Part 1 of 3 THE MINISTRY'S FINAL SUBMISSION / Part 316 / For Love and For Justice / Zabeth and Paul Bayne/
I will take the remainder of the week to tell this story.
We were allowed into the court room at 9:30 am. We easily filled the seats on either side of this smaller court room. As we waited for his Honour to enter I viewed the surroundings. On a large desk accessible to the Clerk were numerous boxes of filed exhibits and reports. On their side was marked F10073 CFCSA & Bayne.
This was September 21st, expected to be the Ministry summation by Finn Jensen and the final day in court for this case. Not so, it turned out. Jensen worked until 12:30 PM when Judge Crabtree recessed for lunch. We were back at 2:00 PM. By 3 PM we took an afternoon recess and for the second time that afternoon Mr. Jensen said he would move forward, skipping something in order to be done within an hour. At 4:00 PM Judge Crabtree asked Jensen how much more time he would require. Jensen replied, “two and one half hours.” The Judge withdrew for several minutes to discover when his schedule allowed him time to meet again and when a court room might be available. Mr. Jensen will complete his final summation on September 30th beginning at 10:00 AM.
In addition on the 30th, Judge Crabtree will hear the Ministry's affidavit for a change of visitation times for the Baynes with their children. That was served to the Baynes and to the Judge upon arrival today. The Baynes need to consult their lawyer and prepare an affidavit as well as be prepared to speak to this application. The Ministry Director has concerns that the children's schedules are very full now and three weekly visits of three hours each is difficult to arrange and hard on them. The proposal is one 3 hour visit and then 6 hrs on Saturday. The Judge had earlier increased to three visit days rather than two and for that reason the Ministry is seeking the Judge's ruling on this suggested change. The Judge may listen to this final summation and to the responses regarding the affidavit by video to accommodate his own schedule.
Little will be gained by me making strongly biased statements so will simply relate my court observations.

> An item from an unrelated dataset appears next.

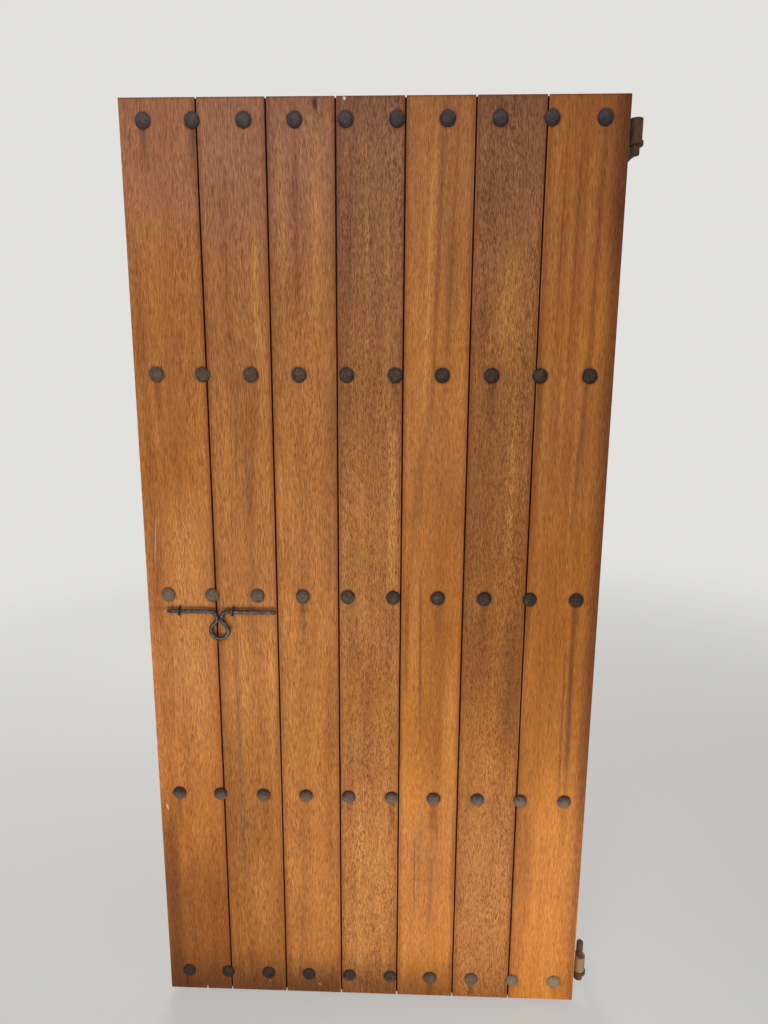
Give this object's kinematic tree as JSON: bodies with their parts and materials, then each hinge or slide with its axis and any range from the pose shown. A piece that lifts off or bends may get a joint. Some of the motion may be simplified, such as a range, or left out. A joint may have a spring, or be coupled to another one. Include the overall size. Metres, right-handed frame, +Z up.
{
  "type": "plank door leaf",
  "caption": "Vertical plank door leaf with rows of domed forged nails, ledges across the back, strap hinges on wall pintles and a sliding bolt bent from round rod.",
  "frame": {"origin": "on the hinge line, the common axis of the two pintle pins, at the level of the leaf's bottom edge", "axes": "+Z up along the hinge line; the leaf at rest runs from the hinge line along -X; its nailed inner face with the bolt looks along -Y, and the tangs run into the wall along +Y"},
  "size_m": [1.0421, 0.2153, 2.04],
  "materials": {
    "plank_wood": "oiled reddish-brown hardwood with fine straight pores, satin",
    "ledge_wood": "oiled hardwood, matt",
    "nail_iron": "forged, dark brown patina",
    "bolt_iron": "forged, dark, rubbed where it slides",
    "hinge_iron": "forged, rusty brown",
    "screw_iron": "dark, hammered"
  },
  "bodies": {
    "wall_pintles": {"upper_pintle": "hinge_iron", "lower_pintle": "hinge_iron"},
    "leaf": {"plank_1": "plank_wood", "plank_2": "plank_wood", "plank_3": "plank_wood", "plank_4": "plank_wood", "plank_5": "plank_wood", "plank_6": "plank_wood", "plank_7": "plank_wood", "ledge_1": "ledge_wood", "ledge_2": "ledge_wood", "ledge_3": "ledge_wood", "ledge_4": "ledge_wood", "ledge_5": "ledge_wood", "nail_row_1": "nail_iron", "nail_row_2": "nail_iron", "nail_row_3": "nail_iron", "nail_row_4": "nail_iron", "nail_row_5": "nail_iron", "upper_strap_hinge": "hinge_iron", "lower_strap_hinge": "hinge_iron", "upper_strap_screws": "screw_iron", "lower_strap_screws": "screw_iron", "free_side_staple": "bolt_iron", "loop_side_staple": "bolt_iron"},
    "bolt": {"sliding_bolt": "bolt_iron"}
  },
  "joints": [
    {"name": "leaf_hinge", "type": "hinge", "parent": "wall_pintles", "child": "leaf", "pos_m": [0, 0, 0], "axis": [0, 0, 1], "range_deg": [-50, 120]},
    {"name": "bolt_slide", "type": "slide", "parent": "leaf", "child": "bolt", "axis": [1, 0, 0], "range_m": [-0.065, 0.007]}
  ]
}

“Court is in session, all rise,” the clerk says as Judge Thomas Crabtree enters, laptop in hand and takes his seat. The Judge began by drawing attention to a list of nine items, unresolved issues which still required attention. Mr. Jensen's day might be tidily segmented into two portions, the first walking the Judge through those nine items to get them all out of the way, and then getting to his submission proper.

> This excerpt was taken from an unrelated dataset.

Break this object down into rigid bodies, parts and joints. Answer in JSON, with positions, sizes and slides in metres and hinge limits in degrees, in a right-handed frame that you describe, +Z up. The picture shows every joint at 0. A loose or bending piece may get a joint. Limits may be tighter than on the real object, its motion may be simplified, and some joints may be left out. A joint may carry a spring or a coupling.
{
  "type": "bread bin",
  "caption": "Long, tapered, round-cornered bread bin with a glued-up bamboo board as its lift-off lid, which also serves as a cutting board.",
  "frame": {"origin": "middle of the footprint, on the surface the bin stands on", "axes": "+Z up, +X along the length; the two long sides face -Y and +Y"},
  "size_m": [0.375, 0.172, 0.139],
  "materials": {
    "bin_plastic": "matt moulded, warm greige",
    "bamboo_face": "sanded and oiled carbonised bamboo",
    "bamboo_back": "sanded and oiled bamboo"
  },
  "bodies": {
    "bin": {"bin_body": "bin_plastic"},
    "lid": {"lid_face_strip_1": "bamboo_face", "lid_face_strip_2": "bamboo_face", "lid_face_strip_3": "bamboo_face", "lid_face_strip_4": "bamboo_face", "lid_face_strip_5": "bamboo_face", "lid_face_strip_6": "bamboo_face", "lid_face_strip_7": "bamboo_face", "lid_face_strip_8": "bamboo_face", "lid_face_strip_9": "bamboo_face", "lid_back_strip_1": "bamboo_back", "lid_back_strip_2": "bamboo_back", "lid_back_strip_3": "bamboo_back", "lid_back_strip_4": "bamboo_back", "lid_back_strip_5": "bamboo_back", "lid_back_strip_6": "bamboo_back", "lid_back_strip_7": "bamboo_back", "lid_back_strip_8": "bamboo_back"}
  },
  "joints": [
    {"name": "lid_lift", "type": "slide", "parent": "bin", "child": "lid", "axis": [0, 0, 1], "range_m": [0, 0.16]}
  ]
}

Finn Jensen demonstrated today that he earns his pay. He was good. I am not saying that I accept all that he says. With reference to exhibits and testimonies and reports and submissions made to the court so far, Jensen gave a well articulated, understandable, plausible and logical presentation of what the judge should permit as evidence and what he should reject. He carefully, no, make that artfully sought to distance the Ministry position from the much maligned Shaken Baby Syndrome (now called Non Accidental Brain Injury), to focus attention on the gravity of a couple of the medical findings with respect to Baby B in October 2007. Those injuries were extremely severe, he told us, and consistent only with non accidental injury. He sought to deflect attention away from Dr. Colbourne as sole proponent of the SBS diagnosis to tell the judge that this was a hospital team effort, a collaboration of expert assessments that resulted in a conclusion that the body of evidence pointed to abuse. At this point, knowing that earlier in the hearing, the CCO affidavit had rested fundamentally upon the SBS diagnosis of Dr. Margaret Colbourne, and listening to him wanting to divest the Ministry of this attachment now, I was struck with the possibility that Mr. Jensen was using word play or creative concepts to say virtually, “okay forget SBS because the injury factors alone are sufficient to convince you that this was not an accident.”
As a reader you may not approve of the team for which he plays or the way they play the game, but Finn Jensen is an extremely competent lawyer. He serves his client well.
More tomorrow. I would rather have been painting.